--- start of Recorded data ---
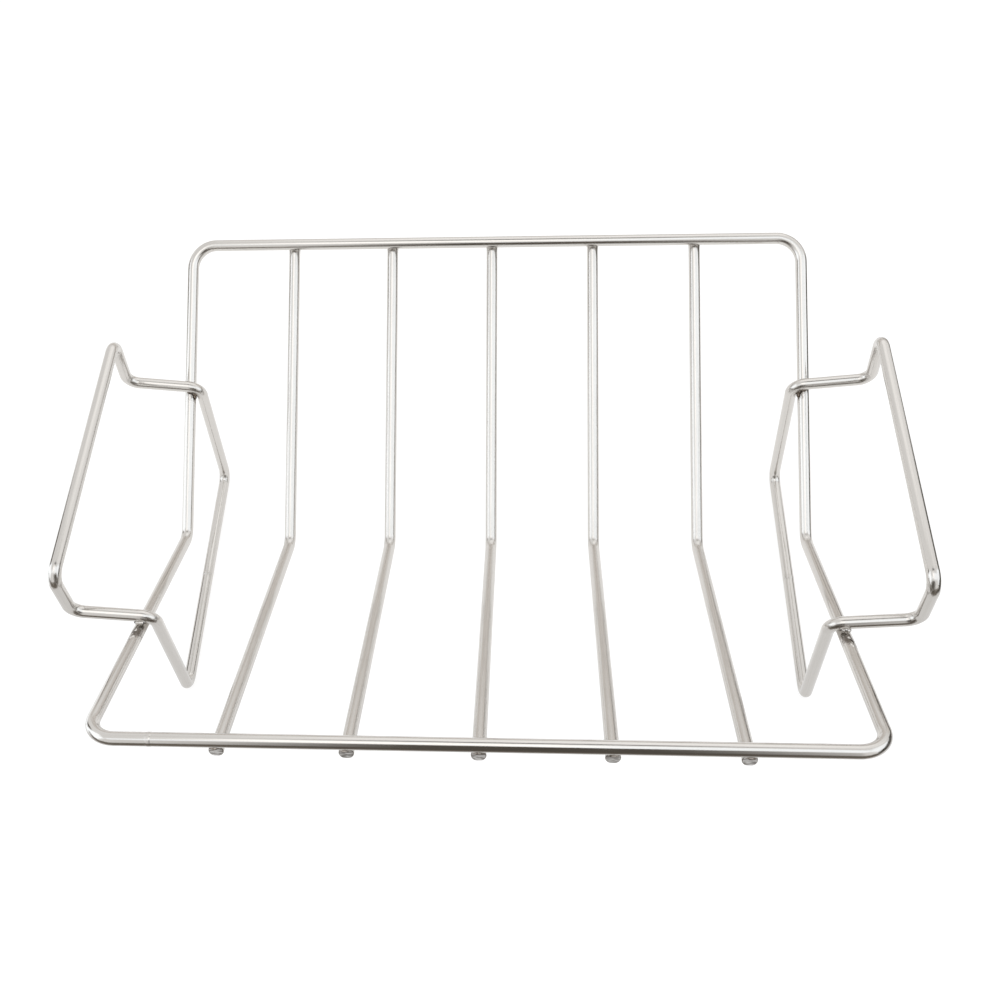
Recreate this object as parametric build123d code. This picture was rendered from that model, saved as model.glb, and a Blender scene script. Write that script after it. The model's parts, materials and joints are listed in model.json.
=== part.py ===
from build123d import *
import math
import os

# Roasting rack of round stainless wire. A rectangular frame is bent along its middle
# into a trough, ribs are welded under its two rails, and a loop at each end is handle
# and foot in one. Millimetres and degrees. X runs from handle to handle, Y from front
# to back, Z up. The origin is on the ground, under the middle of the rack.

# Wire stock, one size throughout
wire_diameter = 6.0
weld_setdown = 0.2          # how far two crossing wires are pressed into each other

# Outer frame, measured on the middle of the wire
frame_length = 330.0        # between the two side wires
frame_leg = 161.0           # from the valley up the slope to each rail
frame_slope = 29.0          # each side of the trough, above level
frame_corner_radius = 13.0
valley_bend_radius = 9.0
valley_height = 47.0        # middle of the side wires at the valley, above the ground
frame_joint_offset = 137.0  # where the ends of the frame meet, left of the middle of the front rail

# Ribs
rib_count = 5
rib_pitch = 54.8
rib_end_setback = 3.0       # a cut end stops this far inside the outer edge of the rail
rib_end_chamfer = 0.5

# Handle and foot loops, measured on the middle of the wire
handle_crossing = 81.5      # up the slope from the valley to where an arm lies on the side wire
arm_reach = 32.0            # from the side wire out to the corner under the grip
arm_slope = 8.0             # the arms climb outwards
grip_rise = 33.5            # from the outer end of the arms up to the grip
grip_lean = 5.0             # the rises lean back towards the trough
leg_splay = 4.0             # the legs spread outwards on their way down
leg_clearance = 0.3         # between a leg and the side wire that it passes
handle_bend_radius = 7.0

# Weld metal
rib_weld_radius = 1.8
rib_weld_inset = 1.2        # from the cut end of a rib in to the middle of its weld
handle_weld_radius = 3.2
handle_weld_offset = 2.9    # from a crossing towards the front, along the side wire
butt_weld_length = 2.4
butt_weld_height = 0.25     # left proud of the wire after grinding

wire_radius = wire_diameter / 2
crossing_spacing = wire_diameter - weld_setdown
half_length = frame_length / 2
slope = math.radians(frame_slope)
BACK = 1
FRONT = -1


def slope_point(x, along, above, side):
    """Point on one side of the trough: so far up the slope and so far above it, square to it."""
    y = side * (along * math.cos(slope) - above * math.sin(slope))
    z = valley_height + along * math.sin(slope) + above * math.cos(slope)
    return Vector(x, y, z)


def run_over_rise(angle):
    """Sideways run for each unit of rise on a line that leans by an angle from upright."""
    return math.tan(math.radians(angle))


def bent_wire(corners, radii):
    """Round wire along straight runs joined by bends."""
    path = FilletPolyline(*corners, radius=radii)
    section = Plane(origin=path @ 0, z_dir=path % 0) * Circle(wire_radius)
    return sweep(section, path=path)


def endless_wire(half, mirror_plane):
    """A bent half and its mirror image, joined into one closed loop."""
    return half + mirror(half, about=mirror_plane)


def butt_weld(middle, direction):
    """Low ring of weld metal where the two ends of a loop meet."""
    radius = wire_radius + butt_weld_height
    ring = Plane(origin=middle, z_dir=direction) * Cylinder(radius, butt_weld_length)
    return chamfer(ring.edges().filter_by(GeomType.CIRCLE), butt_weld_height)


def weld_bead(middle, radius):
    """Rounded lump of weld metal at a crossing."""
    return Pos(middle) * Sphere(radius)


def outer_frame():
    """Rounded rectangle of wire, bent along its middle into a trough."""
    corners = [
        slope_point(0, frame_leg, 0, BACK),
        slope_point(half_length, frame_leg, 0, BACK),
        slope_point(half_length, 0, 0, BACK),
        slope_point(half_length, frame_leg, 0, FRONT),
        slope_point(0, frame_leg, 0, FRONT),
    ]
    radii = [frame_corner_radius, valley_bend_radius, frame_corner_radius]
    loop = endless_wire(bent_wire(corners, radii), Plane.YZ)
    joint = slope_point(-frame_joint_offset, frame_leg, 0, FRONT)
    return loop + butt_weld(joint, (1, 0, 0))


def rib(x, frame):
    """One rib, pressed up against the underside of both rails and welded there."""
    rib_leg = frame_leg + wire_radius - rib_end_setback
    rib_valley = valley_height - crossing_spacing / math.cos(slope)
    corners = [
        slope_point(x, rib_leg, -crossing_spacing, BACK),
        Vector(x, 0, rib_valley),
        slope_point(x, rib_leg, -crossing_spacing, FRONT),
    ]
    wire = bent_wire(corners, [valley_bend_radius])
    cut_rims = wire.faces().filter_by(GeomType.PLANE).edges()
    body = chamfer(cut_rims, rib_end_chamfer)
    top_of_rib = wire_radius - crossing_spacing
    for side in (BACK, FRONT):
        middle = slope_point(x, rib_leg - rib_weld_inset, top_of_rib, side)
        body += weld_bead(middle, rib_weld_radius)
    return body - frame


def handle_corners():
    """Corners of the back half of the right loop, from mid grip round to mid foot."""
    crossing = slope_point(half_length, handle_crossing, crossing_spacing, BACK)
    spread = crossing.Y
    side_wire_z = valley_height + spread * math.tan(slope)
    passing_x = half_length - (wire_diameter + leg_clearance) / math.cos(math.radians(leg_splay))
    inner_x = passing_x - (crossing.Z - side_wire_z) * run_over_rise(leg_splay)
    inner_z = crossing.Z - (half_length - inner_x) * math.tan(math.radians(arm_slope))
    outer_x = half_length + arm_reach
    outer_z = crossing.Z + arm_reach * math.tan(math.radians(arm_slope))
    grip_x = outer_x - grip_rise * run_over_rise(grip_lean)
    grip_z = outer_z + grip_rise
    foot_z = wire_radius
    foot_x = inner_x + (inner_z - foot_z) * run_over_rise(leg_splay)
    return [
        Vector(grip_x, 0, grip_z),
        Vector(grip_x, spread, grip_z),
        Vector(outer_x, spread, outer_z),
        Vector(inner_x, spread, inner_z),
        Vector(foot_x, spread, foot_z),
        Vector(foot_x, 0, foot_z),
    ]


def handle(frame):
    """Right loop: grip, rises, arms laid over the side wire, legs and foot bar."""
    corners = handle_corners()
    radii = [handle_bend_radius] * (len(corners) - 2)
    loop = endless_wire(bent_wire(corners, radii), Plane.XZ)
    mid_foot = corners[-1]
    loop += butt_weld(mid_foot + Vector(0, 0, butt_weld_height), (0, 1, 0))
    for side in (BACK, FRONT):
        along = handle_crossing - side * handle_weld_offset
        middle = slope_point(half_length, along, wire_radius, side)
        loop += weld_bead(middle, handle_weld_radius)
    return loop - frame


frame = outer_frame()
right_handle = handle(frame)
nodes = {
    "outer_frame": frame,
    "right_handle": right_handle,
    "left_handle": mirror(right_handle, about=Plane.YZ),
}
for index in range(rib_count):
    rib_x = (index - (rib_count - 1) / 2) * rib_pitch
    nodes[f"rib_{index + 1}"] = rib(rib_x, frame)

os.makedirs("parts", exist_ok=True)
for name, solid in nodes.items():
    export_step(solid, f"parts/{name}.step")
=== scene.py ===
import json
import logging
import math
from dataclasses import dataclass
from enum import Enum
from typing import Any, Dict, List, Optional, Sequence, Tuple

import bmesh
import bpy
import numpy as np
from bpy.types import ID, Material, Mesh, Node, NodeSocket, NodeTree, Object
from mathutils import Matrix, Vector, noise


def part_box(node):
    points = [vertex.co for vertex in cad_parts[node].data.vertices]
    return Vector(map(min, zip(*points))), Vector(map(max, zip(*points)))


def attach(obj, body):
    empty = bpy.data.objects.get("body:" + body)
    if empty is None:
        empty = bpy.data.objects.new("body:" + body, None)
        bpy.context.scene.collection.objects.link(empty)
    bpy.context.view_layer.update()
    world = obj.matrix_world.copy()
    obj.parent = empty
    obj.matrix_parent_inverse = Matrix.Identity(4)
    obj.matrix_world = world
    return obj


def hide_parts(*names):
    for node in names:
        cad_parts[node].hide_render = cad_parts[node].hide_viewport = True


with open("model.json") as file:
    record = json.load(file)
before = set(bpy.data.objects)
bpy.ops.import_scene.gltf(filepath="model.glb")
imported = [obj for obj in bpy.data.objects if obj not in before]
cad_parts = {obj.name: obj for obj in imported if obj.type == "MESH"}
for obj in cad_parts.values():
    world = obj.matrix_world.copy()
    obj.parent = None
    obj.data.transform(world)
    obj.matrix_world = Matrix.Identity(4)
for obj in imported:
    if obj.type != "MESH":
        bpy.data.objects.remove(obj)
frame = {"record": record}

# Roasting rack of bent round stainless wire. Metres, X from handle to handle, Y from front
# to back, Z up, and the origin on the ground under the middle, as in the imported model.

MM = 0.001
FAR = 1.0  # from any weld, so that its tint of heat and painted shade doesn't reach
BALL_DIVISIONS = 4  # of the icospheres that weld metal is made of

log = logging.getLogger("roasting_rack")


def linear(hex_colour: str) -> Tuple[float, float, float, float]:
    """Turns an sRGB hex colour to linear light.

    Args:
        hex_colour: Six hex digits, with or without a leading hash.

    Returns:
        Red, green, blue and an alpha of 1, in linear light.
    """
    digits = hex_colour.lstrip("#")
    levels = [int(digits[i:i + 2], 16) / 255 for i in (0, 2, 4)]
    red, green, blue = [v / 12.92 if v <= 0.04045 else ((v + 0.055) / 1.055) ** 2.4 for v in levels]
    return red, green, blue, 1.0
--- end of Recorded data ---
Problem to solve: Only the lines from the one bearing "frame = outer_frame()" through the one bearing "bpy.data.objects.remove(obj)" should be repeated, exactly as given.

Result of this task:
frame = outer_frame()
right_handle = handle(frame)
nodes = {
    "outer_frame": frame,
    "right_handle": right_handle,
    "left_handle": mirror(right_handle, about=Plane.YZ),
}
for index in range(rib_count):
    rib_x = (index - (rib_count - 1) / 2) * rib_pitch
    nodes[f"rib_{index + 1}"] = rib(rib_x, frame)

os.makedirs("parts", exist_ok=True)
for name, solid in nodes.items():
    export_step(solid, f"parts/{name}.step")
=== scene.py ===
import json
import logging
import math
from dataclasses import dataclass
from enum import Enum
from typing import Any, Dict, List, Optional, Sequence, Tuple

import bmesh
import bpy
import numpy as np
from bpy.types import ID, Material, Mesh, Node, NodeSocket, NodeTree, Object
from mathutils import Matrix, Vector, noise


def part_box(node):
    points = [vertex.co for vertex in cad_parts[node].data.vertices]
    return Vector(map(min, zip(*points))), Vector(map(max, zip(*points)))


def attach(obj, body):
    empty = bpy.data.objects.get("body:" + body)
    if empty is None:
        empty = bpy.data.objects.new("body:" + body, None)
        bpy.context.scene.collection.objects.link(empty)
    bpy.context.view_layer.update()
    world = obj.matrix_world.copy()
    obj.parent = empty
    obj.matrix_parent_inverse = Matrix.Identity(4)
    obj.matrix_world = world
    return obj


def hide_parts(*names):
    for node in names:
        cad_parts[node].hide_render = cad_parts[node].hide_viewport = True


with open("model.json") as file:
    record = json.load(file)
before = set(bpy.data.objects)
bpy.ops.import_scene.gltf(filepath="model.glb")
imported = [obj for obj in bpy.data.objects if obj not in before]
cad_parts = {obj.name: obj for obj in imported if obj.type == "MESH"}
for obj in cad_parts.values():
    world = obj.matrix_world.copy()
    obj.parent = None
    obj.data.transform(world)
    obj.matrix_world = Matrix.Identity(4)
for obj in imported:
    if obj.type != "MESH":
        bpy.data.objects.remove(obj)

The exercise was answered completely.